Objective =>
Find and copy lines holding "joints".

## begin Data provided

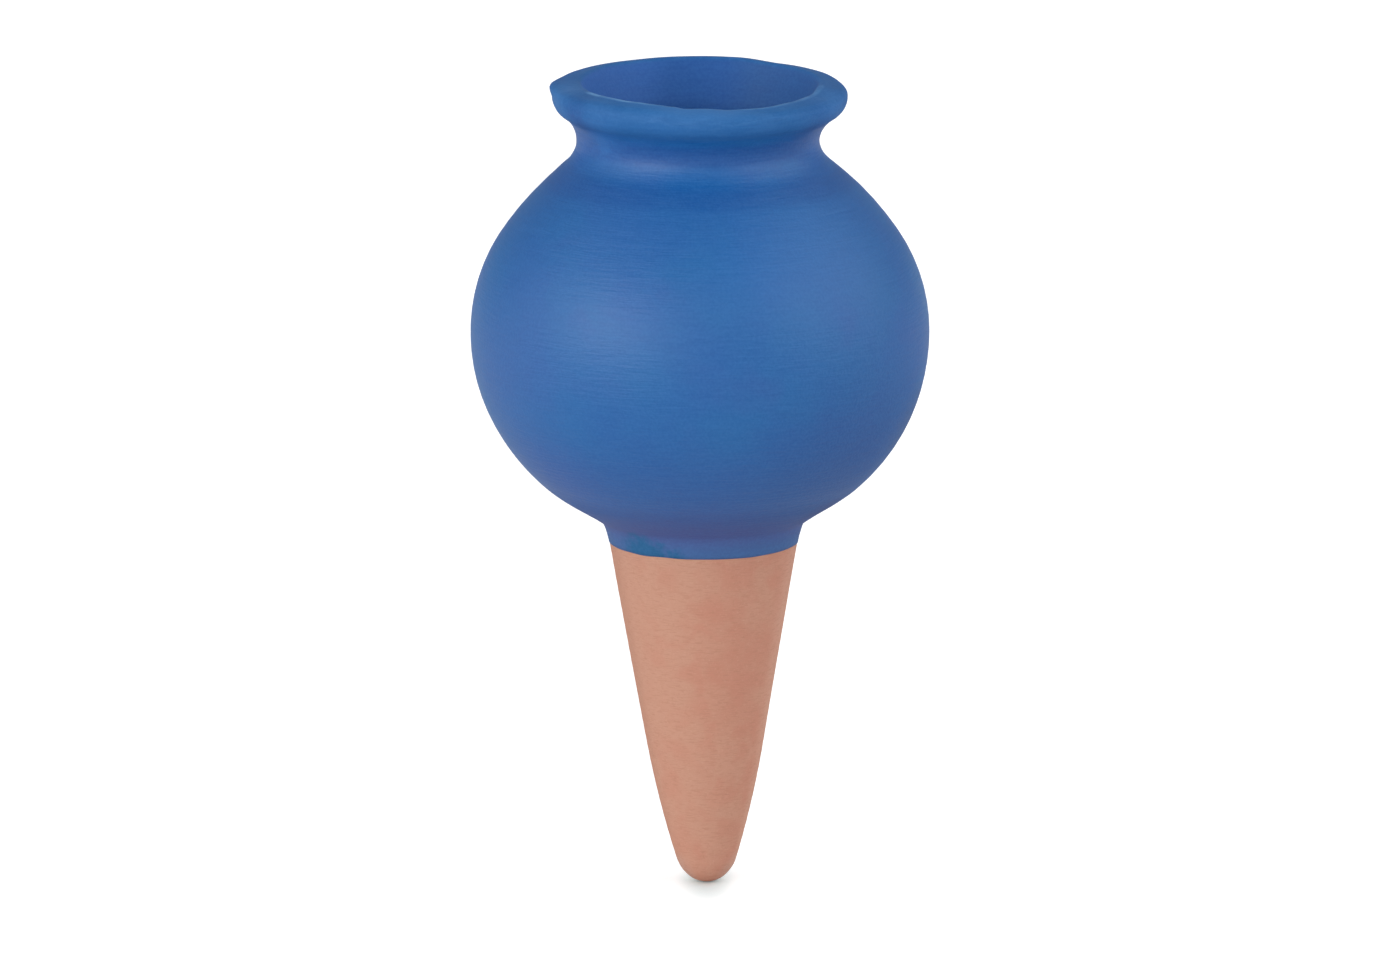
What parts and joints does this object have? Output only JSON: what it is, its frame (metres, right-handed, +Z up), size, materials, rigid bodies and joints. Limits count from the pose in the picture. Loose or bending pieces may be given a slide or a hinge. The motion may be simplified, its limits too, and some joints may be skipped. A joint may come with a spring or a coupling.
{
  "type": "self watering spike",
  "caption": "Hollow clay watering globe with a rolled lip on a porous tapered spike, sealed with a matte blue coat above the soil line; water seeps out below.",
  "frame": {"origin": "centre of the spike at the soil line, where the blue coat ends and the bare clay begins", "axes": "+Z up along the axis of the spike and the globe, out of the mouth; +X and +Y level"},
  "size_m": [0.0672, 0.0672, 0.12],
  "materials": {
    "globe_clay": "unglazed fired clay",
    "spike_clay": "unglazed porous fired clay, fine grain",
    "slip": "fired slip",
    "blue_coat": "matte blue coat with a faint satin sheen"
  },
  "bodies": {
    "root": {"globe": "globe_clay", "spike": "spike_clay", "slip_joint": "slip", "blue_coat": "blue_coat"}
  },
  "joints": []
}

## end Data provided

Task solution =>
What parts and joints does this object have? Output only JSON: what it is, its frame (metres, right-handed, +Z up), size, materials, rigid bodies and joints. Limits count from the pose in the picture. Loose or bending pieces may be given a slide or a hinge. The motion may be simplified, its limits too, and some joints may be skipped. A joint may come with a spring or a coupling.
  "joints": []